Were Beghards, known until the fourteenth century for their extreme piety, really uttering all these outrageous tenets summed up by the statement that Christianity was mere foolishness? On the face of it, it appears astonishing that a group hitherto criticized primarily for unlicensed religiosity should so suddenly become avowedly licentious.

“God is formally all that is”, taken literally, contradicts that only some men could become God as a Perfect. In that they thought only the spiritual world of God was real, the material world being an illusion crated by the Devil, might be the truth. As in the case of the Cathar Inquisition, John’s inquisitors, probably Dominicans, had a crib sheet of leading questions to be asked based on a distortion of the heretics true views. That the body of Christ could be found in any bread meant that the bread of the altar was merely bread! The heretics were really disdaining the sacramental wafers. Expressed this way, it is attributed to the Amaurians of Paris in 1210 and was used by the wicked Guichard of Troyes a century later. That this bishop used this very accusation suggests that it could not be taken literally.

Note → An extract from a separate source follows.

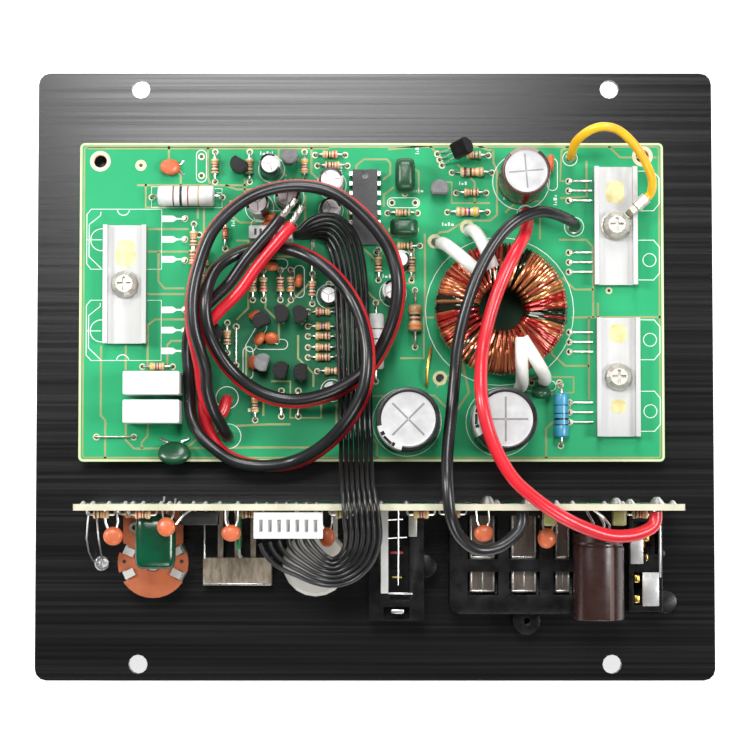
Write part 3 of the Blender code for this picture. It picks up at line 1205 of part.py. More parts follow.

An important statement not in the earlier lists is the claim that all human spirits return to God whence they came. It is given as an heretical belief in Cologne at the same time as Bishop John’s examinations. The belief that parts of the Bible were only poetic was illustrated Matthew 25:32:

And before him shall be gathered all nations: and he shall separate them one from another, as a shepherd divideth his sheep from the goats: And he shall set the sheep on his right hand, but the goats on the left.

The sheep on the right hand were to get the kingdom but the goats were to get the eternal flames. The heretics had no interest in eschatology believing that salvation was to be earned, and that Christ, the archangel Michael had already been with his salvific message and triumph over his brother, Satan.